A controlled experimental campaign was conducted in which a radiometric infrared camera observed the weld pool and adjacent heat-affected zone during bead-on-plate welding under diverse but representative operating conditions. Multiple materials and parameter settings were deliberately explored to capture natural variability of nominal runs as well as the types of transient disturbances that can appear during arc welding. Each thermographic recording was linked to the corresponding specimen and process metadata to ensure traceability between infrared data and the physical outcome.
The proposed pipeline begins with conversion of the radiometric stream into calibrated temperature maps and selection of a region of interest around the arc–pool area to suppress background effects.

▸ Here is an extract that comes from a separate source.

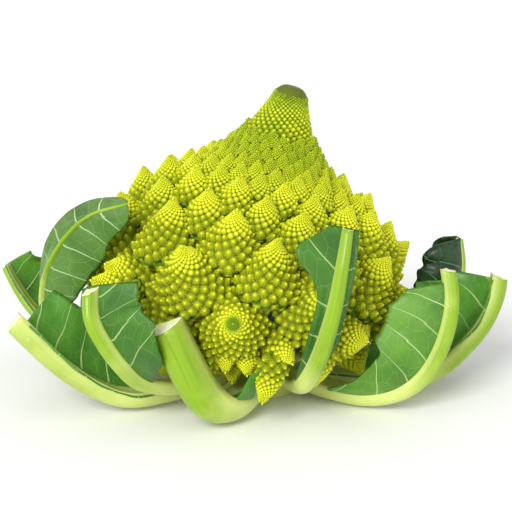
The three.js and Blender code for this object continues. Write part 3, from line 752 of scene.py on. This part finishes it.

Normalization and temporal alignment are applied to make learning less sensitive to changes in absolute temperature level and to highlight structural thermal patterns. Alongside deep learning, the method computes interpretable indicators that serve as baselines and diagnostics, including the evolution of average temperature within the region of interest, inter-frame temperature changes, and the relative extent of high-temperature zones obtained with adaptive thresholding. These descriptors help characterize typical behaviour, identify sudden perturbations, and support curation of nominal data for model training.
For anomalies detection, a convolutional autoencoder is trained exclusively on thermograms representing stable, acceptable process behaviour. The network learns a compact representation of expected spatial temperature distributions and reconstructs incoming frames. During inference, reconstruction error provides an anomaly score: frames that cannot be well reconstructed are treated as potentially abnormal. To reduce false alarms caused by benign variability or optical artifacts, a lightweight post-verification step examines additional image cues (for example, geometry- and edge-related features) to confirm the deviation and provide a coarse qualitative categorization of the event.
Results on the recorded sequences show that peaks in reconstruction error align with visible thermal irregularities and indications of unstable bead formation. By combining physics-informed preprocessing, transparent thermal indicators, and unsupervised deep learning, the workflow offers a practical route toward scalable IR-based supervision of TIG welding in settings where labelled defect data are limited.